Dibayang-Bayangi Korupsi: Jambi Butuh KPK Sebagai Penegak, Bukan Pendamping

Gubernur dan sejumlah pejabat daerah, serta pimpinan DPRD Provinsi Jambi
Gubernur dan sejumlah pejabat daerah, serta pimpinan DPRD Provinsi Jambi

VOJNEWS.ID – Komisi Pemberantasan Korupsi (KPK) kembali menyoroti lemahnya kinerja Aparat Pengawasan Intern Pemerintah (APIP) di Provinsi Jambi. Meski upaya penguatan telah dilakukan lewat Direktorat Koordinasi dan Supervisi Wilayah I, hasil terbaru menunjukkan pengawasan internal di lingkungan Pemprov Jambi masih jauh dari harapan.

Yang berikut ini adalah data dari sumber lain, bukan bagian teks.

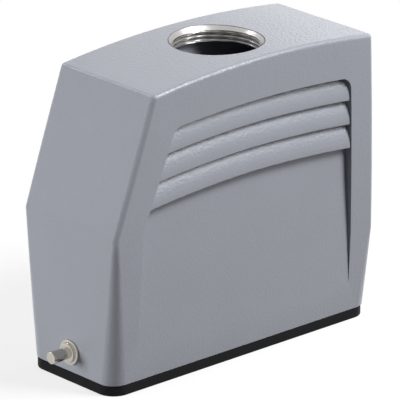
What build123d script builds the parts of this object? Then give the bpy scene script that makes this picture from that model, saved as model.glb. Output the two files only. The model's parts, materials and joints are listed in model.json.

Data dari Monitoring Center for Prevention (MCP) KPK mencatat skor Pemprov Jambi hanya 72,37 terendah di antara pemerintah kabupaten/kota di provinsi tersebut dan tertinggal dari rata-rata nasional sebesar 82,06. Tak hanya itu, nilai Survei Penilaian Integritas (SPI) juga anjlok dari 71,45 pada 2023 menjadi 65,36 pada 2024. Penurunan ini menempatkan Jambi dalam kategori wilayah rawan korupsi.

Bacaan Lainnya

Plh Deputi Koordinasi dan Supervisi KPK, Edi Suryanto, memperingatkan bahwa tindakan korupsi di daerah tak lagi bisa ditoleransi.

“Kalau masih berpikir serakah, tinggal tunggu waktunya,” tegasnya dalam Rapat Koordinasi Pencegahan Korupsi di Jakarta, 14 Mei 2025.

Lemahnya pengawasan terlihat jelas pada indikator strategis seperti optimalisasi pajak (skor 47), pengadaan barang dan jasa (52), serta pengawasan internal oleh APIP yang hanya mencapai 75. Hal ini menandakan masih banyak celah korupsi yang belum ditutup secara sistematis.

Gubernur Jambi, Al Haris, bahkan secara terbuka mengakui kelemahan APIP.

“Kadang ada, tapi seperti tak ada,” katanya, menyoroti banyaknya kasus yang seharusnya bisa dicegah namun justru berakhir di tangan penegak hukum.

Ironisnya, KPK kini memilih pendekatan kolaboratif dengan pemerintah daerah.

“Kami siap menjadi teman pemda untuk memperbaiki sistem,” ujar Edi.

Pendekatan ini memunculkan pertanyaan soal ketegasan KPK dalam menindak pelaku penyimpangan.

Kasatgas Wilayah I.2, Uding Juharudin, menyebut korupsi daerah juga menjadi catatan buruk bagi KPK. Namun, pendekatan yang lebih bersifat pendampingan administratif dinilai tidak cukup untuk menghadapi kerusakan sistemik yang telah mengakar.

Kondisi ini diperparah dengan belum tuntasnya pembelajaran dari kasus suap RAPBD 2017–2018 yang melibatkan mantan Gubernur Zumi Zola dan 52 anggota DPRD.

Meski sebagian besar telah divonis, budaya politik transaksional tetap hidup, seperti diakui Ketua DPRD Jambi, M. Hafiz Fattah, yang menyebut tarik-menarik kepentingan dalam pokok-pokok pikiran sebagai hal wajar.